Winning and Promotion as Unmitigated Positives

This all just sounds like a Christianized version of the “power of positive thinking” philosophy any secularist might latch onto. It assumes “winning” and “promotion” are unmitigated goods when both may be sub-Christian desires.

Frankly, it’s at our lowest points in life that the Lord Jesus uses us most powerfully. If abounding is all God ever wants for me, why does Paul tell the Philippians, “I know how to be brought low”? Why does he speak of learning the secret of facing hunger and need? Why would he tell the Corinthians, “For the sake of Christ, then, I am content with weaknesses, insults, hardships, persecutions, and calamities. For when I am weak, then I am strong”?

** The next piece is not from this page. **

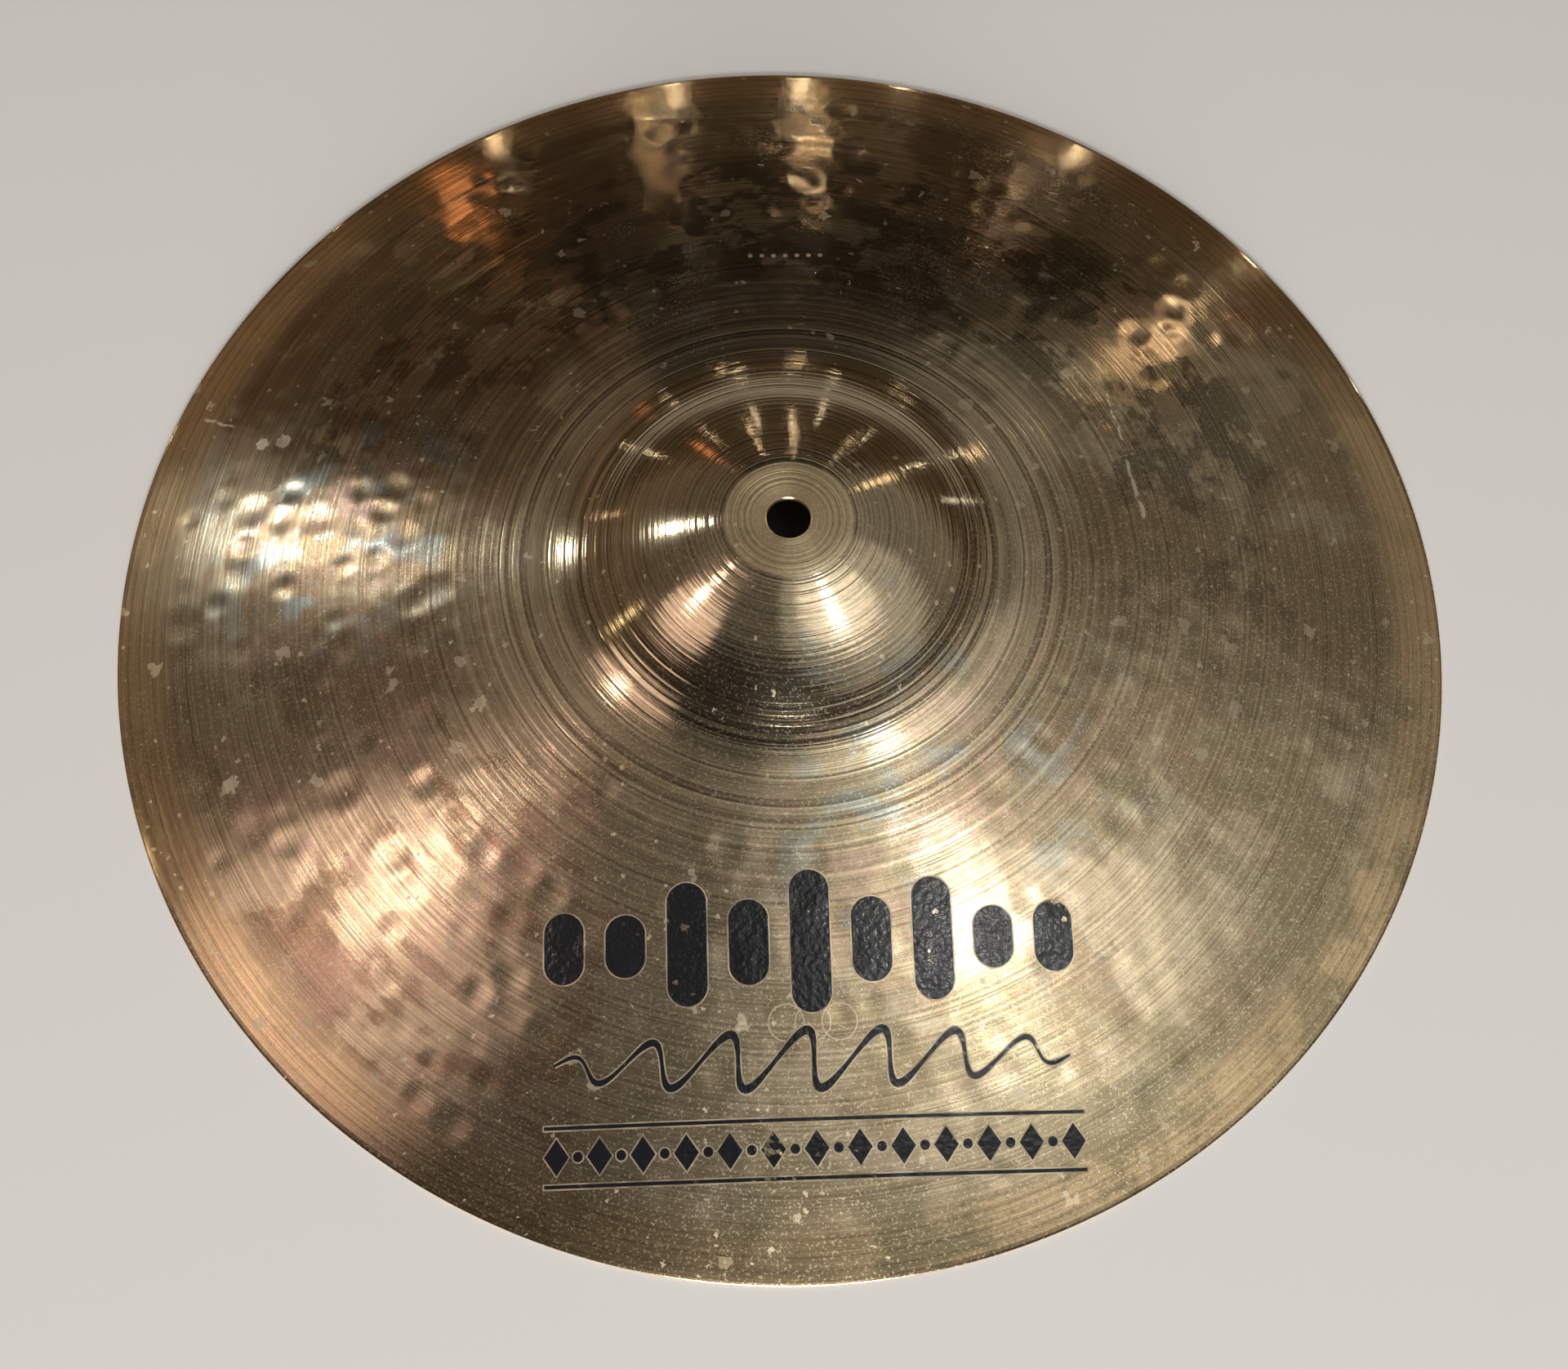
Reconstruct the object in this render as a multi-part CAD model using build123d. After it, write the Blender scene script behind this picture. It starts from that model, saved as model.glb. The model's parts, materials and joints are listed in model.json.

In theory, what Heward-Mills is selling sound fine. In practice, it ends up contradicting the teaching of the very word of God it claims to be actualizing in the world.

Stability as a Virtue

Again, Heward-Mills writes, “I do not enter relationships and break up! I have stable and long-lasting relationships because I am wise with the wisdom of God.”

Stability in relationships is a fine idea in the abstract. In reality, Christians enter into many relationships out of love and with the best intentions in the world, then find circumstances we could not have foreseen change our view about them. The Bible teaches there are all kinds of relationship situations in which the best thing for believers to do is get right out of them and keep our distance once we know the truth about them. “Avoid such people,” Paul tells Timothy. You will see his list of “such people” is lengthy. But the evidence these are evil people better left to their own devices is not usually written on their foreheads. We have to engage with them for a while to find out what they are made of, meaning some so-called Christian relationships begin and end. That’s a feature, not a bug.

Even the Lord Jesus had multiple relationship failures. None of these was his fault, and none would have been better avoided in the first place. People became his disciples, followed him for a while, then abandoned him. That was their prerogative, and he even rejoiced in it. People like the rich young ruler — a man Jesus loved — declined to follow him when the price he named was too high. Judas betrayed him and Peter denied him. These were not “stable” relationships, but the Lord let each one play out until the condition of each failing heart revealed itself to its owner and to the world.

Extended Mantras

In fact, Heward-Mills’ confessions are nothing more than extended mantras, some of which apply on any given day and many of which do not. Some never apply. The Lord did not teach his disciples to pray by mindlessly reciting lists but in accordance with the needs of the moment, not in vague generalities but in discerning specifics.

In the end, not all our prayers receive the answers we would prefer. That’s not generally because we haven’t got enough faith, though it may be. Many of our better-intended requests involve the wills of other people, something the Lord is inclined to override very infrequently. I feel confident in asking the Father to open blind eyes and deaf ears to the gospel so that the lost can make a genuinely informed decision about where they want to spend eternity. I cannot feel confident asking the Lord to forgive people who, having heard and understood the gospel, decide they do not want God’s forgiveness. I cannot ask in good conscience for the Father to pardon people who do not love and will never love his Son. He knows that. I don’t. To make either of these latter requests would not be an exercise of faith but presumption.

For all scripture praises faith, it has precisely zero intrinsic value. Its value to the Lord depends solely on that in which we place faith and on what we do with it as a result. From that angle, the “name it claim it” philosophy fails the biblical taste test.